Saudi Arabia has shortened the length of time that its state owned energy company, Saudi Aramco, will have guaranteed access to the kingdom’s oil and gas reserves, as part of preparations for the eventual public listing of Aramco.

The new concession agreement between Aramco and the Saudi Arabian government now places a 40 year limit on the firm’s access to the the kingdom’s oil and gas reserves, where before it had rights in-perpetuity, the Financial Times reported.

But Saudi Aramco will still have the opportunity to renew before the 40 year contract expires.

Three people who had been briefed on the matter told the FT the change was in preparation for the stock market flotation and privatization of the company.
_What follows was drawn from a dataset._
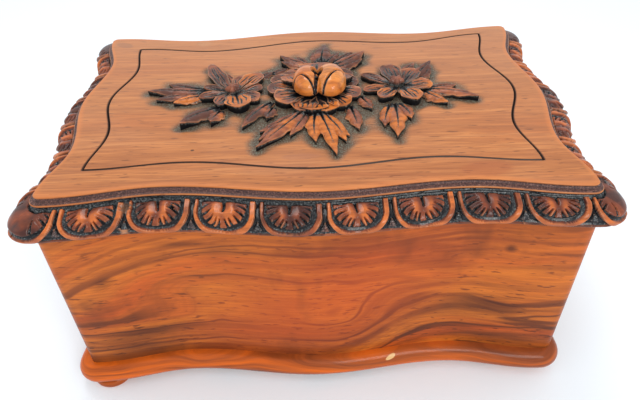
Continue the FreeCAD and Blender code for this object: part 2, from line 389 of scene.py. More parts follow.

Aramco’s flotation was initially scheduled to take place this year, but has now been indefinitely delayed.

Khalid al-Falih, Saudi energy minister and chairman of Saudi Aramco has said there is commitment to listing the company, but despite his comments there are indications that the country is unwilling or unable to currently do so.

The new contract was “one of several important steps undertaken to prepare Saudi Aramco for being listed,” the Saudi energy ministry told the FT, adding the government was committed to “proceeding with the IPO, when conditions are optimum, at a time of its choosing.”

The legal change to the contract was designed to move Aramco towards a formal relationship with the state, before opening the firm up to possible foreign investors, the three sources said.

Following a delay in plans to open the company up to outside investors, the sources said that the move to limit the contract had been a waste of time and means ministerial control of Saudi Aramco has grown, as the company fought against limits to oil and gas access that it once held indefinitely.

The government originally argued for an even shorter contract of 20 years, more in-step with international oil companies, but it was decided this would have consequences for declared energy reserves, long term plans and the valuation of Aramco.

But 40 year contract is longer than most oil companies are able to obtain, and with Aramco still key to Saudi Arabia’s economy there is currently no indication that it wouldn’t be renewed towards the end of the concession.